Restate the entire listing word for word.

** start Dataset section **

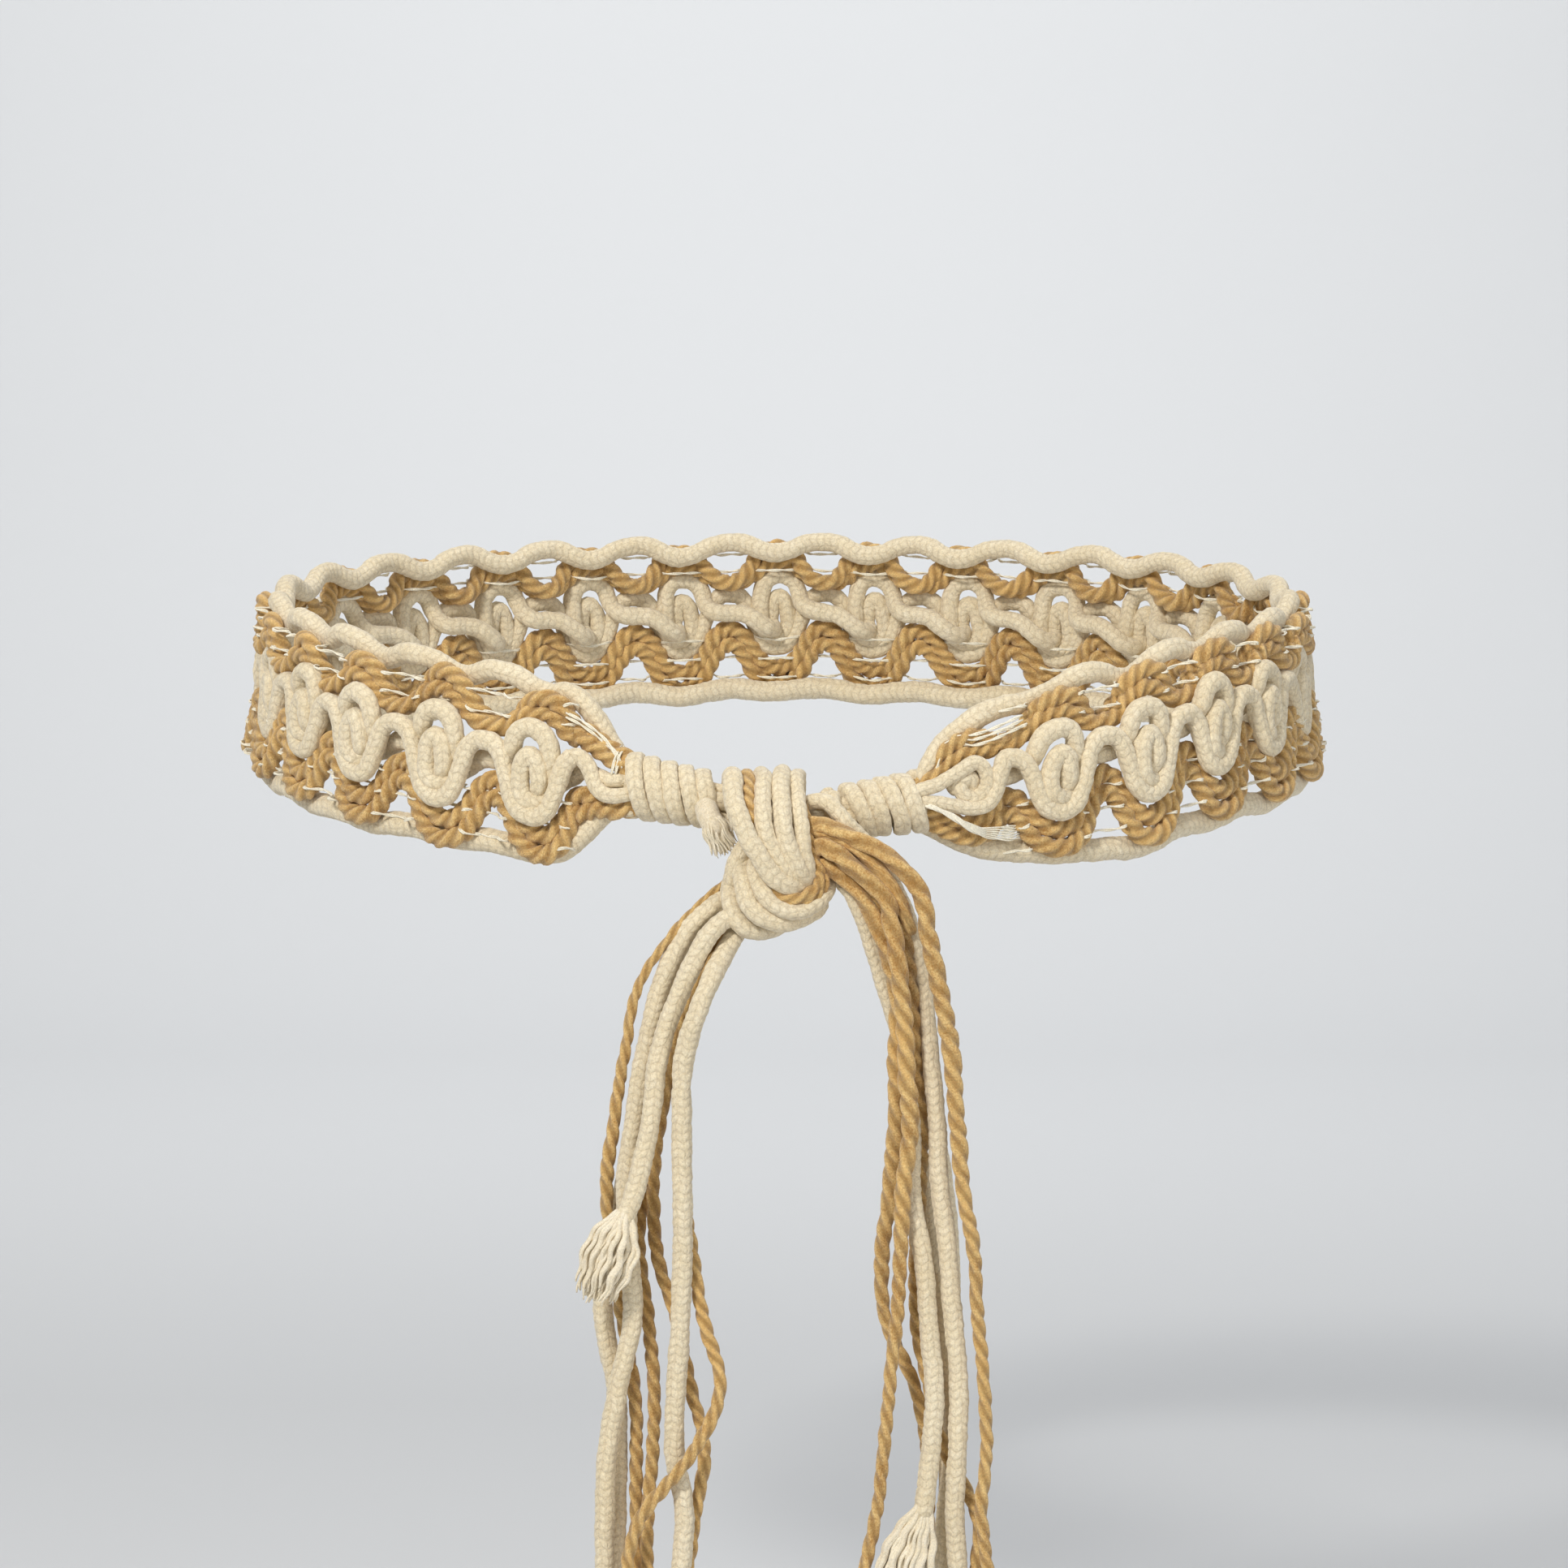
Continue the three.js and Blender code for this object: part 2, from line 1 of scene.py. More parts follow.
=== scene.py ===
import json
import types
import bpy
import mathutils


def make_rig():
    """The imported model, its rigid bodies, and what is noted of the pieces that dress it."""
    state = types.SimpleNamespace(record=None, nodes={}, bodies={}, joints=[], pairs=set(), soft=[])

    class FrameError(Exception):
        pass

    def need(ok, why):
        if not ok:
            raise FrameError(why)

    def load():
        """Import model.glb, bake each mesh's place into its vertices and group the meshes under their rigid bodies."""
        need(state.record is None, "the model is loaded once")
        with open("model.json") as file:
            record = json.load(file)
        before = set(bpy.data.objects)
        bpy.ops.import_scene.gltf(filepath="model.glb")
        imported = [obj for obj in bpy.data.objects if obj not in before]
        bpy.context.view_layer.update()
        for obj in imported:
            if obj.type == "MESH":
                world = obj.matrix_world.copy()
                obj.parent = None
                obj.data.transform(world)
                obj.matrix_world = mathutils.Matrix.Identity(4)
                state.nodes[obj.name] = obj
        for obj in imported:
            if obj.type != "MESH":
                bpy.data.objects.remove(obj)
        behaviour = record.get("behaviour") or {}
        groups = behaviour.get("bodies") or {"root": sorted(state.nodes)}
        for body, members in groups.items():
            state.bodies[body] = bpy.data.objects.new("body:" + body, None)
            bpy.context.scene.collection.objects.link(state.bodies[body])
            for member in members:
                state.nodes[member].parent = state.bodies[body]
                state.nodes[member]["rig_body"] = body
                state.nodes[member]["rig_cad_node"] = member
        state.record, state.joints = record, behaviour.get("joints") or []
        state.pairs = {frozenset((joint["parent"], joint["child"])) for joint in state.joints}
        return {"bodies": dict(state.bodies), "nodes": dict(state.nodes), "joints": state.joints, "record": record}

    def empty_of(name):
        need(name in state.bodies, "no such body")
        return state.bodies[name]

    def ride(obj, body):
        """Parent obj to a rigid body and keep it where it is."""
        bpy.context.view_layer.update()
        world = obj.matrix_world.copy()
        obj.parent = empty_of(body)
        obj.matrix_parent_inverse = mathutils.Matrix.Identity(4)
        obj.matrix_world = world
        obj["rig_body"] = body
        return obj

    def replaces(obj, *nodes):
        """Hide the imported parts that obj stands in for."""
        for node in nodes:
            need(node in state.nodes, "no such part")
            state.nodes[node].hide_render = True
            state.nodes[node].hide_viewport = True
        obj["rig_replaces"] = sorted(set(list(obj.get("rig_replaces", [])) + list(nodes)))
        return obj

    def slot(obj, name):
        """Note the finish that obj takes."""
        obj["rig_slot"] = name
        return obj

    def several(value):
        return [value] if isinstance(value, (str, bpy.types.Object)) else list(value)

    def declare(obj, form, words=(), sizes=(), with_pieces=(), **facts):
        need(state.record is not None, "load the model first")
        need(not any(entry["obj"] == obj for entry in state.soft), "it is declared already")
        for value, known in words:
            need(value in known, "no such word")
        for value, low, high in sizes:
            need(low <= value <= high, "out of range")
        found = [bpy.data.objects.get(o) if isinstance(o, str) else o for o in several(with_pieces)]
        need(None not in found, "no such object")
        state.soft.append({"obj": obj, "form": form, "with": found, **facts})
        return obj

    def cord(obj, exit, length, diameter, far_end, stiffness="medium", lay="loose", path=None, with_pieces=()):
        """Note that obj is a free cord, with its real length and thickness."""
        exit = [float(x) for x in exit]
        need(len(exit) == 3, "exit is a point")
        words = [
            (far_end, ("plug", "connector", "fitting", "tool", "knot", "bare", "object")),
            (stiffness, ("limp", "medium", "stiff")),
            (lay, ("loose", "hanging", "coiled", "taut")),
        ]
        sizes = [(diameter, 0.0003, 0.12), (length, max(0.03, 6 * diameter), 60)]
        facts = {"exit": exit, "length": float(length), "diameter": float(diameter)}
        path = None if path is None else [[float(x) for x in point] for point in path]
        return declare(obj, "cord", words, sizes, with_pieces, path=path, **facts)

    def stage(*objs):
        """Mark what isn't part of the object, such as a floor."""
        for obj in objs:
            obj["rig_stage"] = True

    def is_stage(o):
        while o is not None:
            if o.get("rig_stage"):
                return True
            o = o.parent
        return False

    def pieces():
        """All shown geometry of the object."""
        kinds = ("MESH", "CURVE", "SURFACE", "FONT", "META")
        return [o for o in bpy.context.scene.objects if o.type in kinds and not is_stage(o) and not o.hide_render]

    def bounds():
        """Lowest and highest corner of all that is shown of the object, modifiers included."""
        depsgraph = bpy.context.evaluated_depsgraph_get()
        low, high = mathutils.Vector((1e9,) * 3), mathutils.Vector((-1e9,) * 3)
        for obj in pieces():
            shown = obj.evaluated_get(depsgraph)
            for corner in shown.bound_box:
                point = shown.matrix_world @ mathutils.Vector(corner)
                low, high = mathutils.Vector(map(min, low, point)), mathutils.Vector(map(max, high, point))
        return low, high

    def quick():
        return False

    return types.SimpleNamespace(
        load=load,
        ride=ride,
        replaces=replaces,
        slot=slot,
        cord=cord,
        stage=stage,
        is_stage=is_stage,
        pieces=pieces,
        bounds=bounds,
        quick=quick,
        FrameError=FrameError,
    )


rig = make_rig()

** end Dataset section **

● **Solution for this exercise**
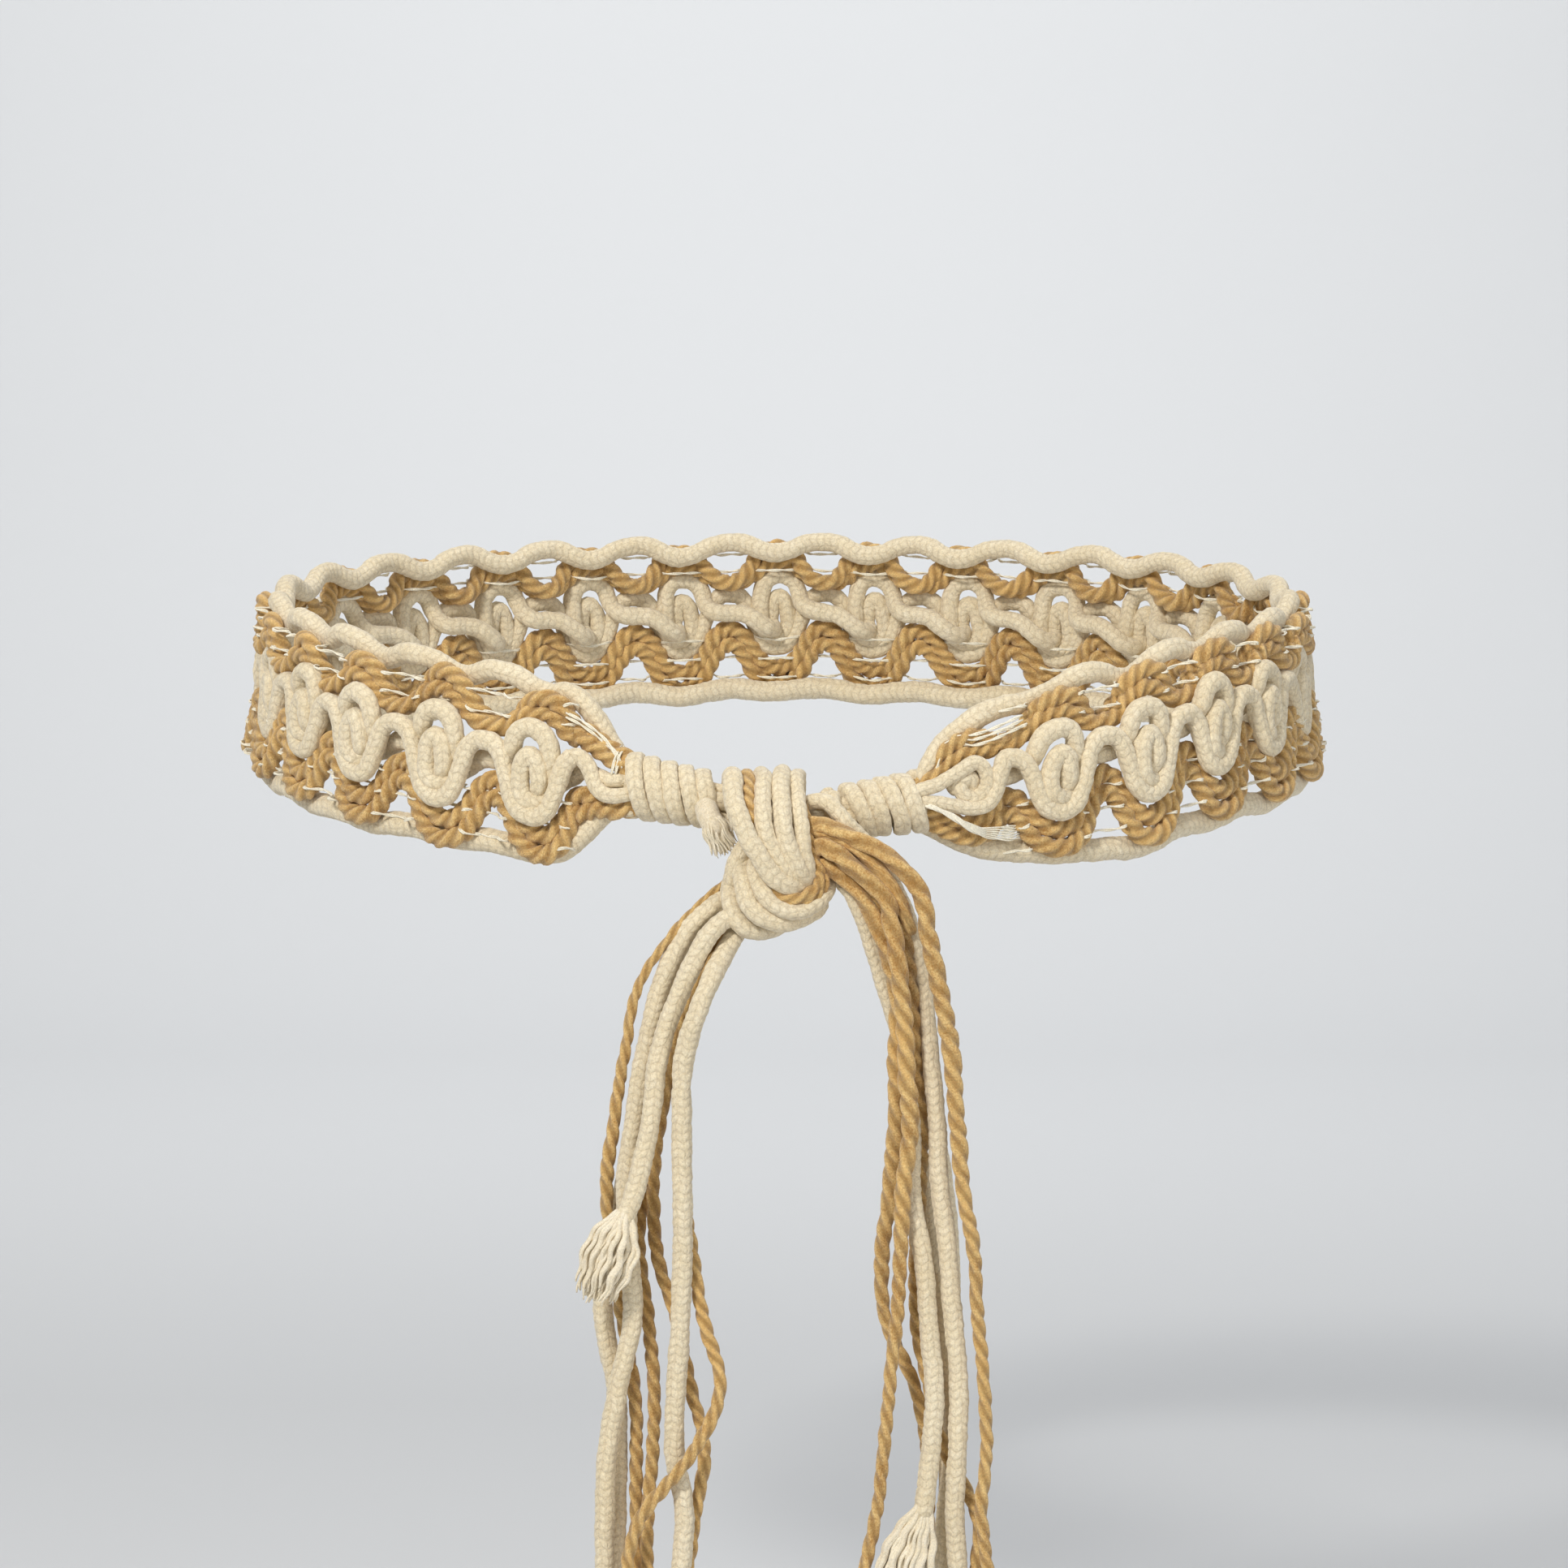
Continue the three.js and Blender code for this object: part 2, from line 1 of scene.py. More parts follow.
=== scene.py ===
import json
import types
import bpy
import mathutils


def make_rig():
    """The imported model, its rigid bodies, and what is noted of the pieces that dress it."""
    state = types.SimpleNamespace(record=None, nodes={}, bodies={}, joints=[], pairs=set(), soft=[])

    class FrameError(Exception):
        pass

    def need(ok, why):
        if not ok:
            raise FrameError(why)

    def load():
        """Import model.glb, bake each mesh's place into its vertices and group the meshes under their rigid bodies."""
        need(state.record is None, "the model is loaded once")
        with open("model.json") as file:
            record = json.load(file)
        before = set(bpy.data.objects)
        bpy.ops.import_scene.gltf(filepath="model.glb")
        imported = [obj for obj in bpy.data.objects if obj not in before]
        bpy.context.view_layer.update()
        for obj in imported:
            if obj.type == "MESH":
                world = obj.matrix_world.copy()
                obj.parent = None
                obj.data.transform(world)
                obj.matrix_world = mathutils.Matrix.Identity(4)
                state.nodes[obj.name] = obj
        for obj in imported:
            if obj.type != "MESH":
                bpy.data.objects.remove(obj)
        behaviour = record.get("behaviour") or {}
        groups = behaviour.get("bodies") or {"root": sorted(state.nodes)}
        for body, members in groups.items():
            state.bodies[body] = bpy.data.objects.new("body:" + body, None)
            bpy.context.scene.collection.objects.link(state.bodies[body])
            for member in members:
                state.nodes[member].parent = state.bodies[body]
                state.nodes[member]["rig_body"] = body
                state.nodes[member]["rig_cad_node"] = member
        state.record, state.joints = record, behaviour.get("joints") or []
        state.pairs = {frozenset((joint["parent"], joint["child"])) for joint in state.joints}
        return {"bodies": dict(state.bodies), "nodes": dict(state.nodes), "joints": state.joints, "record": record}

    def empty_of(name):
        need(name in state.bodies, "no such body")
        return state.bodies[name]

    def ride(obj, body):
        """Parent obj to a rigid body and keep it where it is."""
        bpy.context.view_layer.update()
        world = obj.matrix_world.copy()
        obj.parent = empty_of(body)
        obj.matrix_parent_inverse = mathutils.Matrix.Identity(4)
        obj.matrix_world = world
        obj["rig_body"] = body
        return obj

    def replaces(obj, *nodes):
        """Hide the imported parts that obj stands in for."""
        for node in nodes:
            need(node in state.nodes, "no such part")
            state.nodes[node].hide_render = True
            state.nodes[node].hide_viewport = True
        obj["rig_replaces"] = sorted(set(list(obj.get("rig_replaces", [])) + list(nodes)))
        return obj

    def slot(obj, name):
        """Note the finish that obj takes."""
        obj["rig_slot"] = name
        return obj

    def several(value):
        return [value] if isinstance(value, (str, bpy.types.Object)) else list(value)

    def declare(obj, form, words=(), sizes=(), with_pieces=(), **facts):
        need(state.record is not None, "load the model first")
        need(not any(entry["obj"] == obj for entry in state.soft), "it is declared already")
        for value, known in words:
            need(value in known, "no such word")
        for value, low, high in sizes:
            need(low <= value <= high, "out of range")
        found = [bpy.data.objects.get(o) if isinstance(o, str) else o for o in several(with_pieces)]
        need(None not in found, "no such object")
        state.soft.append({"obj": obj, "form": form, "with": found, **facts})
        return obj

    def cord(obj, exit, length, diameter, far_end, stiffness="medium", lay="loose", path=None, with_pieces=()):
        """Note that obj is a free cord, with its real length and thickness."""
        exit = [float(x) for x in exit]
        need(len(exit) == 3, "exit is a point")
        words = [
            (far_end, ("plug", "connector", "fitting", "tool", "knot", "bare", "object")),
            (stiffness, ("limp", "medium", "stiff")),
            (lay, ("loose", "hanging", "coiled", "taut")),
        ]
        sizes = [(diameter, 0.0003, 0.12), (length, max(0.03, 6 * diameter), 60)]
        facts = {"exit": exit, "length": float(length), "diameter": float(diameter)}
        path = None if path is None else [[float(x) for x in point] for point in path]
        return declare(obj, "cord", words, sizes, with_pieces, path=path, **facts)

    def stage(*objs):
        """Mark what isn't part of the object, such as a floor."""
        for obj in objs:
            obj["rig_stage"] = True

    def is_stage(o):
        while o is not None:
            if o.get("rig_stage"):
                return True
            o = o.parent
        return False

    def pieces():
        """All shown geometry of the object."""
        kinds = ("MESH", "CURVE", "SURFACE", "FONT", "META")
        return [o for o in bpy.context.scene.objects if o.type in kinds and not is_stage(o) and not o.hide_render]

    def bounds():
        """Lowest and highest corner of all that is shown of the object, modifiers included."""
        depsgraph = bpy.context.evaluated_depsgraph_get()
        low, high = mathutils.Vector((1e9,) * 3), mathutils.Vector((-1e9,) * 3)
        for obj in pieces():
            shown = obj.evaluated_get(depsgraph)
            for corner in shown.bound_box:
                point = shown.matrix_world @ mathutils.Vector(corner)
                low, high = mathutils.Vector(map(min, low, point)), mathutils.Vector(map(max, high, point))
        return low, high

    def quick():
        return False

    return types.SimpleNamespace(
        load=load,
        ride=ride,
        replaces=replaces,
        slot=slot,
        cord=cord,
        stage=stage,
        is_stage=is_stage,
        pieces=pieces,
        bounds=bounds,
        quick=quick,
        FrameError=FrameError,
    )


rig = make_rig()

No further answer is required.